Faculty Hiring Prioritizes Activism Over Scholarship, Argues John Sailer in Campus Lecture
When professors are hired by schools because of DEI requirements, homogenous intellectual environments are created.
What if the concentration of progressive ideology at the top of educational institutions was not a natural result of competition in the market of ideas, but rather, a precisely crafted political machine that was used to eliminate differences of viewpoint?
That is exactly what John Sailer uncovered through his work at the Manhattan Institute.
On Wednesday, March 4, the Center for Research on the Wisconsin Economy and Center for the Study of Liberal Democracy hosted Sailer for a lecture on “Scholar-Activist Faculty Hiring in America.” Sailer’s research involves investigations into DEI hiring practices at colleges, uncovering criteria that favor candidates with left-leaning views.
Sailer’s last event in the state was abruptly canceled by the Medical College of Wisconsin, so he viewed this lecture as a triumphant return.
“Despite other controversial figures on the panel, it was me [that was removed] for my fact-based reporting on what universities and medical institutions are doing in order to advance a politically charged idea of equity,” Sailer said about that event.
In his presentation, Sailer claimed that “scholar-activists” were considered to be at the top of the hiring totem pole because of DEI initiatives.
“University systems, private foundations, public agencies, have worked in tandem to create career pathways for scholars who share an activist vision for higher education,” he said. Calling this the “scholar-activist pipeline,” Sailer argues that these practices are theoretically used to increase diversity, but they instead created viewpoint homogeneity.
Through his research, Sailer found three distinct ways in which hiring methods are used to vet candidates who are not left-leaning. These methods include diversity statements, cluster hiring and career investment.
Diversity statements, which are one to two page essays in job applications that required the applicant to “describe their commitment to, and plans for advancing, diversity, equity, and inclusion,” originated in the early 2010s. By 2022, 46 percent of large institutions had adopted DEI criteria for promotion and tenure standards according to the American Association of University Professors. He found that these statements had become heavily weighted by a number of hiring committees.
One example he cited was from Texas Tech, noting hiring records for an application within the Department of Biological Sciences. An applicant stated in his interview that “DEI is not an issue because he respects his students and treats them equally.” This was listed in the report as a “weakness” because the candidate had a “poor understanding of the difference between equality and equity.”

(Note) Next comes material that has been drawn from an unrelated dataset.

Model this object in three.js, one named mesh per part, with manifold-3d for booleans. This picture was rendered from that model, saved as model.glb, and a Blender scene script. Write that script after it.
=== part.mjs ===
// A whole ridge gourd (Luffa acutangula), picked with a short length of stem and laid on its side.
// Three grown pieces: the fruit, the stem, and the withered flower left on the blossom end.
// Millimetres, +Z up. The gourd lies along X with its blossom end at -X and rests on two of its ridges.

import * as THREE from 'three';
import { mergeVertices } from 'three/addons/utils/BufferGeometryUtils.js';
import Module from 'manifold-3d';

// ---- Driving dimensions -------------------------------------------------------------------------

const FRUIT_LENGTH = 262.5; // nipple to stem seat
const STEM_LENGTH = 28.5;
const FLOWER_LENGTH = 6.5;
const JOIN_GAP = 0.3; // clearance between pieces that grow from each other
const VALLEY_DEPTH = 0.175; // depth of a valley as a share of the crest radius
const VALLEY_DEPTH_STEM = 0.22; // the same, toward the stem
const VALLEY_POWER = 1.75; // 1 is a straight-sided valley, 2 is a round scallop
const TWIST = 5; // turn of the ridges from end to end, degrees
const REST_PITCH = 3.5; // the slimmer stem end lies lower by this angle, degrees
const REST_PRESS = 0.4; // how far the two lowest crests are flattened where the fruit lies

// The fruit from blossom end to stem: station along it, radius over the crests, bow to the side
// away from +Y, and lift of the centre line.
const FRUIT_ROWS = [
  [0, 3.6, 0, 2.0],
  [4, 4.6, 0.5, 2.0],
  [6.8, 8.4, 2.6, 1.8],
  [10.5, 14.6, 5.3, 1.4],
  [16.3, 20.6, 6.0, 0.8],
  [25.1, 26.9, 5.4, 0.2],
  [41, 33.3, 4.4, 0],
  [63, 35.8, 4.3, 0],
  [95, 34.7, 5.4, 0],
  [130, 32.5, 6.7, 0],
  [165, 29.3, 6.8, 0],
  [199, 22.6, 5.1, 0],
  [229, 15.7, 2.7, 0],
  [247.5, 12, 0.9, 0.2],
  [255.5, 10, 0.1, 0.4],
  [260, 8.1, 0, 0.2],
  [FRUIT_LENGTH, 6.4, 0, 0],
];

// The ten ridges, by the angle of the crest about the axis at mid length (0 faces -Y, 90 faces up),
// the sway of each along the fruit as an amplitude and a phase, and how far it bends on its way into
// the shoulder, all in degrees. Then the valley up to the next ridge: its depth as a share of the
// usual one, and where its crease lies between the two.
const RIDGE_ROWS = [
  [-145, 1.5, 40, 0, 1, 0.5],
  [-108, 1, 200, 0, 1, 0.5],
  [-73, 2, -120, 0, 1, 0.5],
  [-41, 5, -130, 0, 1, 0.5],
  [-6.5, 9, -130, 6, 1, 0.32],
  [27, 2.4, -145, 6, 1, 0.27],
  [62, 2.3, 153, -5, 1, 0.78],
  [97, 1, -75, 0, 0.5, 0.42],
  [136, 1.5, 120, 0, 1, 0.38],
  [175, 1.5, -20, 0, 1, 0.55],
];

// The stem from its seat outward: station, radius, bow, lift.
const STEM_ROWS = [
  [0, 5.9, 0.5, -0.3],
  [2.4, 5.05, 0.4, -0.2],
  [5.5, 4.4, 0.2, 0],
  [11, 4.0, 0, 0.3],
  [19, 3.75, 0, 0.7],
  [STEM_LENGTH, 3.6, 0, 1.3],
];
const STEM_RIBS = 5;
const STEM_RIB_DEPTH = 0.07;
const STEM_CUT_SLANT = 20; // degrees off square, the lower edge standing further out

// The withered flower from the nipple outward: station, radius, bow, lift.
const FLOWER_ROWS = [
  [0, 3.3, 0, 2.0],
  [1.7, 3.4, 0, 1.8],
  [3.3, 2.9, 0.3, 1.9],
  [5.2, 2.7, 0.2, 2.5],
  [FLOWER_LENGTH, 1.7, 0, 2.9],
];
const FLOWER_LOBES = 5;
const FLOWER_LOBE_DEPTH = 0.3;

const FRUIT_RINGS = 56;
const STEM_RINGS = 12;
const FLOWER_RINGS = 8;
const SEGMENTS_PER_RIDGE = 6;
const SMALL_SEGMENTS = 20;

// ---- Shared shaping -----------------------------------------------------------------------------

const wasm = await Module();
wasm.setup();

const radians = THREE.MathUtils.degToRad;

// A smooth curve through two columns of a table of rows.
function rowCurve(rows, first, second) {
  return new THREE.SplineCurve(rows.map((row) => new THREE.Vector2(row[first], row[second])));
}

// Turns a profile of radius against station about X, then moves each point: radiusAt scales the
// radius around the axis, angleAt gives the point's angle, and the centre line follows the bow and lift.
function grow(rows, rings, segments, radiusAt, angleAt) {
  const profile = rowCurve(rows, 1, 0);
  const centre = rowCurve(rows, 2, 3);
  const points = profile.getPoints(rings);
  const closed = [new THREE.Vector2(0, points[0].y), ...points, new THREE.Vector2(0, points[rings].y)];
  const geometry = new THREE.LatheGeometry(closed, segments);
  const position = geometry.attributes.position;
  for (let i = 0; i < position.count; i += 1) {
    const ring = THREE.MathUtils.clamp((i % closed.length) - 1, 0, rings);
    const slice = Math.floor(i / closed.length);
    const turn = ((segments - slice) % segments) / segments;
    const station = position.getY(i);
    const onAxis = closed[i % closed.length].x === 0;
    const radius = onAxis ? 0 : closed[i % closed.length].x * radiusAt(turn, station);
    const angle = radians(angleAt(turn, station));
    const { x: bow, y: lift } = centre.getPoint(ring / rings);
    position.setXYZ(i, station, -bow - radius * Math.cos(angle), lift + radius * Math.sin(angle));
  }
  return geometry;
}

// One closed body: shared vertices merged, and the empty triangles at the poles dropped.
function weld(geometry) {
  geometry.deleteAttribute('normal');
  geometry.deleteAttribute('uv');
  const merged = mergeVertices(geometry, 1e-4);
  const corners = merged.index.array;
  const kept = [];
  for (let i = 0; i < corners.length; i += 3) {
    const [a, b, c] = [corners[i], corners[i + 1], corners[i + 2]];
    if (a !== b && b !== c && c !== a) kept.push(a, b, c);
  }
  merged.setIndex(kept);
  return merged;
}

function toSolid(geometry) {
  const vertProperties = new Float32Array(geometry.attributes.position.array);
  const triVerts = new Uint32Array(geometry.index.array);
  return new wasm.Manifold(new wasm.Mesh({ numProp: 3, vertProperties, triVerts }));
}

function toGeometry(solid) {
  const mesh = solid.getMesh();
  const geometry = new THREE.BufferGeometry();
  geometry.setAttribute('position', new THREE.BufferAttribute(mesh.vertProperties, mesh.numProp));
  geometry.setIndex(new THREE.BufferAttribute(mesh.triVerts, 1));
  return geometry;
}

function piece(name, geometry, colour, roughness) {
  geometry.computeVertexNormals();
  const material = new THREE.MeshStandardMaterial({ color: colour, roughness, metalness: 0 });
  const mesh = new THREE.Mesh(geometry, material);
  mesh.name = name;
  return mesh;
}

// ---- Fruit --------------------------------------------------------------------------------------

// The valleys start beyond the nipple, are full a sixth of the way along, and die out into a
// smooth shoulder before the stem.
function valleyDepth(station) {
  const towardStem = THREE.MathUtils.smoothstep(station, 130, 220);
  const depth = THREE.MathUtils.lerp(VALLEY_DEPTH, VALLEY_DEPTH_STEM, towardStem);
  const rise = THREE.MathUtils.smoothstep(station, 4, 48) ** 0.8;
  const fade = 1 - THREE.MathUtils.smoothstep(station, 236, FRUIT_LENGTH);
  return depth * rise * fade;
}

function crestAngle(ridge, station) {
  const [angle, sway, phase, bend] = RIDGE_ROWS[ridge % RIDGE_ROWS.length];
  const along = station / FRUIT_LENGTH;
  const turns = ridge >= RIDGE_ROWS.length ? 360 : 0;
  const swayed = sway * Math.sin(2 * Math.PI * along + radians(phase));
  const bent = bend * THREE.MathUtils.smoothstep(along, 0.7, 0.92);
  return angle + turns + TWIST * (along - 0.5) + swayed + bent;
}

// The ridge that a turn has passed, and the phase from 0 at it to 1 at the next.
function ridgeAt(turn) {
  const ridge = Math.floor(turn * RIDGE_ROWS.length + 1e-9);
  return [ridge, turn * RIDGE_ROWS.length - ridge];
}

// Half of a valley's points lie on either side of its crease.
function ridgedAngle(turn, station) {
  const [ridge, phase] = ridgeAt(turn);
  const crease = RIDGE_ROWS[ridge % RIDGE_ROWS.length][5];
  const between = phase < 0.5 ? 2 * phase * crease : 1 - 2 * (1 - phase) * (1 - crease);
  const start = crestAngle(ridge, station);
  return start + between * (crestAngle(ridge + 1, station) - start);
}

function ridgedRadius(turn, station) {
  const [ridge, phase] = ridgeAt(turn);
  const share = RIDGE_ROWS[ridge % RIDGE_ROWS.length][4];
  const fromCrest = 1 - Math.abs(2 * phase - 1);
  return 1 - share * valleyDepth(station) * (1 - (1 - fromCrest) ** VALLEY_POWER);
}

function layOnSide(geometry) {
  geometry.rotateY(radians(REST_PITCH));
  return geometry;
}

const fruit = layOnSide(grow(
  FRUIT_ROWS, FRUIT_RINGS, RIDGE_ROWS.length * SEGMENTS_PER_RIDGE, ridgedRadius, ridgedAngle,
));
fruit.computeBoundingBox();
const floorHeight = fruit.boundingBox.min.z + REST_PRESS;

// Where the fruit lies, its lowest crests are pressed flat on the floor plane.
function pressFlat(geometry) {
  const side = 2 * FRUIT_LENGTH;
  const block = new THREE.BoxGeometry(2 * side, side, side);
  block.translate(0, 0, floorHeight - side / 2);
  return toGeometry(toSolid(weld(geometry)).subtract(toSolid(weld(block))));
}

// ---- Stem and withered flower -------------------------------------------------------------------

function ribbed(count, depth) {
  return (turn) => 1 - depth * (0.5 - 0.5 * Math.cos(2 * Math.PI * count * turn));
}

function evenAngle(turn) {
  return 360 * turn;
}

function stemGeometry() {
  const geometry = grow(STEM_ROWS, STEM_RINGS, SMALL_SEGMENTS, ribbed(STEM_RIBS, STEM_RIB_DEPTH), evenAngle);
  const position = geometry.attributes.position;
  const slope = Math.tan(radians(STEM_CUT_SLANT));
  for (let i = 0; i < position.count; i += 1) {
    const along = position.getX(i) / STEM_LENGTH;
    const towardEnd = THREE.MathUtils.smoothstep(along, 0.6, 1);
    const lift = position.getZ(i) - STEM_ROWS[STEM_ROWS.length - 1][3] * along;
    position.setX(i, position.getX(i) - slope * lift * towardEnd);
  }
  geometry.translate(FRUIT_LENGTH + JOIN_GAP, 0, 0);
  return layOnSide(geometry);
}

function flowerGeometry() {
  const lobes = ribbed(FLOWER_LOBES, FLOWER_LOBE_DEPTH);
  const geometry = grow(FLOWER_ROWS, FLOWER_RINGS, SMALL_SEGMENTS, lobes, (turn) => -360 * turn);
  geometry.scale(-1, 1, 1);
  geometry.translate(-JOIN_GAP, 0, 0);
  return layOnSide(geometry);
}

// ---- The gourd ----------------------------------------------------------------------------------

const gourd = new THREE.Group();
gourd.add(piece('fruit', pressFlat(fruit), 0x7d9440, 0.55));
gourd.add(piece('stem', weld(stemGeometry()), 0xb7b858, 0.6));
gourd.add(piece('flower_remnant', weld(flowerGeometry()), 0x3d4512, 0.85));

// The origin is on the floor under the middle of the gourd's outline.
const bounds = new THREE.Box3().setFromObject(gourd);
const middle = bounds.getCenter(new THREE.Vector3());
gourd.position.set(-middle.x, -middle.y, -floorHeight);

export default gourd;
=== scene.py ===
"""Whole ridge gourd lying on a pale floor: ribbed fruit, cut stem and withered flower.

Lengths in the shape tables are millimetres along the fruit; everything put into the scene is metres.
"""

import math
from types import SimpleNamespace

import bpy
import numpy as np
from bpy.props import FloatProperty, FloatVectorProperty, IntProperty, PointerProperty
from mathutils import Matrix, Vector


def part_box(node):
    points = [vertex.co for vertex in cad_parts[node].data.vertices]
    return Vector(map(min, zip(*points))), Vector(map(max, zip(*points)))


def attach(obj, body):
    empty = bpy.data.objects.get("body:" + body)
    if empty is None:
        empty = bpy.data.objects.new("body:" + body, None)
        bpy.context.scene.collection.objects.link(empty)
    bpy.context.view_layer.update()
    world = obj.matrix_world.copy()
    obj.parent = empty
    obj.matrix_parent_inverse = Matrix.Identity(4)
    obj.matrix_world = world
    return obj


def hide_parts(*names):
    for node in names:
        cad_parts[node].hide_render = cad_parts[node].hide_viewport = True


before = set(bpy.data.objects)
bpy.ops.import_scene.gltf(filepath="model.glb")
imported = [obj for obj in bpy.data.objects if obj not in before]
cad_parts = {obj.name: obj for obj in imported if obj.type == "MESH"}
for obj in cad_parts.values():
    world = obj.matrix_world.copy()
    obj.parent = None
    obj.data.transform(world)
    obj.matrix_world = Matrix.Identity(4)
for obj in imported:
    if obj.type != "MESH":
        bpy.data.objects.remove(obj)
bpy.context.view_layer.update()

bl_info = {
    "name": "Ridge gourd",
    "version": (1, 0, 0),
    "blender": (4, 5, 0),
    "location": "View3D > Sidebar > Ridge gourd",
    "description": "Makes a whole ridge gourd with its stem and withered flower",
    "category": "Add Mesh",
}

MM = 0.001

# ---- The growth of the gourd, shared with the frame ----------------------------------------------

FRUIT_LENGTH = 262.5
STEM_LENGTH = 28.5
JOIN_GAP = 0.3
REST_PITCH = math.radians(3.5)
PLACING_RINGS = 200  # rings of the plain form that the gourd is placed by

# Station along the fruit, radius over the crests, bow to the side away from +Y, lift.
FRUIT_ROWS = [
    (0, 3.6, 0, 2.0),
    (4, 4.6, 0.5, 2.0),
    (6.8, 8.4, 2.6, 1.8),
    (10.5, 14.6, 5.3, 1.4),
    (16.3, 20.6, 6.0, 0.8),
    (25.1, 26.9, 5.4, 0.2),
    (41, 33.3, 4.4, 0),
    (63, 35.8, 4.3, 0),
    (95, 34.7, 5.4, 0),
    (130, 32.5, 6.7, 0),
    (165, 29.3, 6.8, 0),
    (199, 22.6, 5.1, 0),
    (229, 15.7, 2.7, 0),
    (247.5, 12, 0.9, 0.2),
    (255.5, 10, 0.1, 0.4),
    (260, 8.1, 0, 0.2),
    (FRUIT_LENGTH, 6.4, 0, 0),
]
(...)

The rubric created for measuring DEI characteristics offered the lowest score to an applicant who “explicitly states the intention to ignore the varying backgrounds of their students and ‘treat everyone equally.’”
Another report from The Ohio State University exemplified how these requirements were used to favor far-left-leaning candidates. One white male was not “outwardly present as a diversity candidate,” but his research on Critical Race Theory was highlighted as a reason he scored high within the DEI criteria.

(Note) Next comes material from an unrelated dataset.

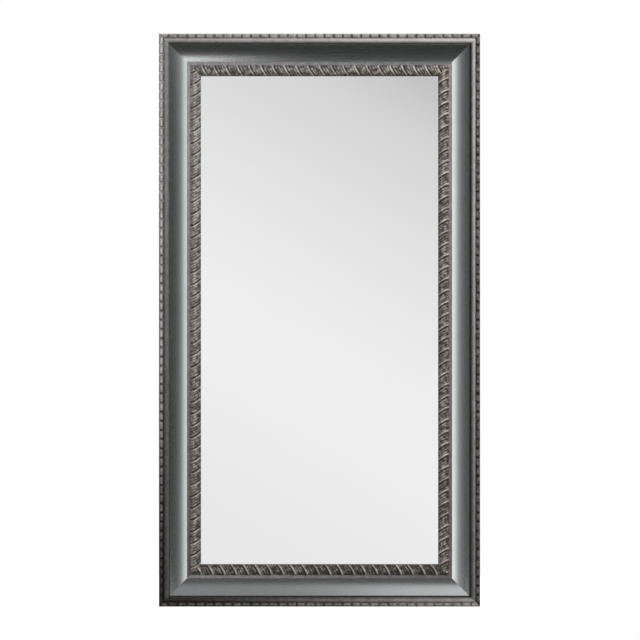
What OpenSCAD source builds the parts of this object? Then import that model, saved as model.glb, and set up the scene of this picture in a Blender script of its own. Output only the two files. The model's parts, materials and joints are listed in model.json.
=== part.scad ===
// Wall mirror in a mitred wooden frame. The moulding has, from its outer edge
// inwards, a beaded edging strip, a plain astragal, a deep scoop, a flat fillet
// and a twisted rope strip at the sight edge.
// The frame is drawn lying on its back: X across, Y up the frame, Z from the
// back plane to the face. stand() then sets it upright with its face to -Y.
// In a member, u runs from the outer edge inwards and v from the back forwards.

/* [Mirror pane] */
// Width of the silvered pane
pane_w = 500; // [440:10:800]
// Height of the silvered pane
pane_h = 1000; // [800:10:1600]
// Thickness of the silvered pane
pane_t = 4; // [3:0.5:6]
// Free space between the pane's edge and the rebate wall
pane_gap = 2; // [1:0.5:4]
// How far the frame's lip laps over the pane
lip_cover = 13.5; // [8:0.5:16]

/* [Backing] */
// Thickness of the foam sheet between pane and backing board
foam_t = 2; // [1:0.5:4]
// Thickness of the fibreboard backing
board_t = 4; // [3:0.5:6]
// Free space around the foam sheet and the backing board
board_gap = 1; // [0.5:0.5:2]

/* [Moulding widths] */
// Width of the beaded edging strip
bead_w = 9.4; // [8:0.2:11]
// Width of the round astragal beside it
astragal_w = 10.6; // [9:0.2:14]
// Narrow flat left on each side of the astragal's round
astragal_margin = 0.2; // [0.1:0.1:0.6]
// Width of the flat quirk between the astragal and the scoop
quirk_w = 2; // [1:0.5:4]
// Width of the scoop
scoop_w = 34; // [28:1:50]
// Width of the flat fillet between the scoop and the rope
fillet_w = 6; // [3:0.5:10]
// Width of the rope strip, which ends at the sight edge
rope_w = 20.5; // [18:0.5:26]

/* [Moulding heights] */
// Thickness of the lip under the rope strip
lip_t = 7; // [5:0.5:10]
// Depth that the rope strip's channel is sunk below the fillet
channel_d = 2; // [1:0.5:3]
// Height of the fillet over the low end of the scoop
fillet_rise = 2; // [1:0.5:3]
// Rise of the scoop from its low end to its arris
scoop_rise = 15.6; // [12:0.2:22]
// Small step from the quirk down to the scoop's arris
scoop_arris = 0.4; // [0.2:0.1:0.8]
// Slope of the scoop's low end, in degrees
scoop_end_slope = 10; // [2:1:14]
// Rise of the astragal's crown over the quirk
astragal_rise = 6; // [5:0.5:8]
// Depth of the bead strip's seat below the quirk
bead_seat_d = 4; // [2:0.5:6]

/* [Rope strip] */
// Distance from one raised fillet of the twist to the next
rope_pitch = 23.4; // [18:0.2:30]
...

This shows that the vetting committee used ideological theories as a way to bypass the diversity requirements, effectively allowing the process to be one in which candidates are hired based on political leanings.

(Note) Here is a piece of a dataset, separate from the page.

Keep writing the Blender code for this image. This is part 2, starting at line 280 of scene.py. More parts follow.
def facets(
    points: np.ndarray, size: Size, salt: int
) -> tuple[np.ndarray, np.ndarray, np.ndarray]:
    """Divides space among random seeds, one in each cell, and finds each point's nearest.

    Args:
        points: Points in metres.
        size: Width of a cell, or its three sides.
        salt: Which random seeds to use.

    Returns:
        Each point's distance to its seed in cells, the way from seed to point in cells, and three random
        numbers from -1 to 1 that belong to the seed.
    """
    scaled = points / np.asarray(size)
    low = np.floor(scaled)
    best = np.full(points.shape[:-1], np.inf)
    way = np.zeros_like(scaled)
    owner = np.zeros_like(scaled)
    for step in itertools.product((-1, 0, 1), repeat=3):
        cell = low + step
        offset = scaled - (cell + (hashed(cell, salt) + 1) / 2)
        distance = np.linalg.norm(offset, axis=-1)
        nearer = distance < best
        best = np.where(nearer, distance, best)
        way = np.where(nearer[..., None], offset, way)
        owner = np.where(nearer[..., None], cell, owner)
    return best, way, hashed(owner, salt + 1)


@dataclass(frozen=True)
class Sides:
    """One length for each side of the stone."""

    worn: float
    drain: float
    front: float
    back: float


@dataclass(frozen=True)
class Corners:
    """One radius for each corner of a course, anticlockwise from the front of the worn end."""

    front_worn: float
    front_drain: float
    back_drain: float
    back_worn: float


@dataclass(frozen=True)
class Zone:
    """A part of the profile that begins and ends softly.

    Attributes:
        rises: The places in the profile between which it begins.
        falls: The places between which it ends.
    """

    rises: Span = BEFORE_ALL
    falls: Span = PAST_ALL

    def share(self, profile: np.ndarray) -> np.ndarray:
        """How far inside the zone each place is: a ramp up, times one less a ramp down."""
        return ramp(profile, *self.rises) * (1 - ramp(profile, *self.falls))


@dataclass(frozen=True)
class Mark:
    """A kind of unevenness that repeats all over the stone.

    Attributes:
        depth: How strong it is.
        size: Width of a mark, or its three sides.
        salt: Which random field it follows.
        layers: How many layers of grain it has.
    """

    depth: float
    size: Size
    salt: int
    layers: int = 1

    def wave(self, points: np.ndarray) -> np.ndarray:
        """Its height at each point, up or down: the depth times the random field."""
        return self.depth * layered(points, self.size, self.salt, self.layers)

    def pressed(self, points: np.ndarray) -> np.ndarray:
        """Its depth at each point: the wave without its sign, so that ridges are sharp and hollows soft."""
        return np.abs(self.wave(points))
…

“On one hand, this is clearly a way to filter out, either intentionally or not, people who view a whole cluster of social issues differently than the sort of majority opinion on campus,” Sailer said. “This is a perfect way to compound the effects of a viewpoint conformity.”
Another statement Sailer found from another employer stated that “they don’t want to hire white men” when doing a cluster hire. Cluster hiring is essentially hiring multiple faculty members at once across many disciplines, which allows administrators to expand their involvement through conditional funding for faculty alliances.
A final example given by Sailer was career investments, particularly focusing on how one group, the Andrew Mellon Foundation, systematically increased activist hires among universities. According to Sailer, the Andrew W. Mellon Foundation is the “premier funder of the humanities in the United States.”
This foundation is “akin to its own federal agency in giving power” and provides career enhancing grants for candidates that share the foundation’s activist vision for higher education.
One situation Sailer discussed was about Dr. LaVelle Ridley, a professor hired at The Ohio State University after receiving multiple grants from the Mellon Foundation. The professor’s research focused on “cultural politics of black transgender women in the U.S., specifically in advances in anti-capitalism, prison, and abolitionist agendas.”
When professors are funded for a clear political agenda and hired by schools because of DEI requirements, a knowledge vacuum is created where institutions think homogeneously about certain political issues, leading to a decrease of public trust.
In the 21st century view of higher education, the use of scholarship funds must continue the “passionate pursuit of truth, even if it takes you to conclusions that are inconvenient, or even defy the dominant perception of what social justice is or ought to be,” Sailer said.
Sailer concluded by mentioning how this concentration of progressive views at the top of institutions may deter right-leaning thinkers from entering academia, which continues the current institutional culture, even after DEI requirements are removed.
“A lot of people who might have considered an academic career in the first place will look at what they have to do to apply to graduate school, what they have to do to apply to faculty jobs, and what kind of backing for these jobs are available and say, this is clearly not for me,” Sailer said. “I think that’s exactly what has happened because of diversity statements.”